If you have a wet and dry vacuum cleaner with a small nozzle attachment, then these are great for removing water from difficult to reach areas such as behind the door mirrors.
Are there any more great tips that you would like to share with us?
The answer is yes. I do have many cool tips
Mirrors and glass top tips
Do not use any rubber or vinyl protecting chemicals directly on the windshield wiper blades as it may impair their effectiveness in the rain.
If wiper blades judder across the windshield get some extremely fine wire wool and rub some glass cleaner over the entire windshield. DO NOT APPLY MUCH PRESSURE as you may scratch the glass. To finish, wipe clean and apply glass cleaner liberally before polishing off with a soft dry cloth.
As a glass cleaning alternative. Take a piece of scrunched up newspaper and rub in a mixture of vinegar and water. This will also give the glass an extra shine.
When cleaning the rear window, all movements should be in the direction of the heated elements to avoid snagging of tearing.
Body and paintwork top tips.
Never use a yellow duster to polish your car. They are made of synthetics and can scratch easily.

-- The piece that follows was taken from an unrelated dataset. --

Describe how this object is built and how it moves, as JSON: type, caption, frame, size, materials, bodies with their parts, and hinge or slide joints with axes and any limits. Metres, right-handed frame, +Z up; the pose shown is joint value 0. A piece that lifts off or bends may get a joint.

If the car is still damp the yellow dye in the cloth may stain the paintwork.
Only use high quality cotton clothes or microfiber cloths for polishing. Using old clothes may seem like a cheap alternative but could be quite abrasive if the fibers are manmade.
If the area you live is known for having hard water, wash your car in small areas then dry it before moving onto the next e.g. roof first, then the hood, then each door etc.
Do not use a steam cleaner on paintwork. If there is a stone chip that you haven’t noticed, the steam could get under the paint and cause it to blister.
Never use a power washer or steam cleaner on the engine. Modern cars have so much computerized technology under the hood, any fluid or steam contact could cause immense damage.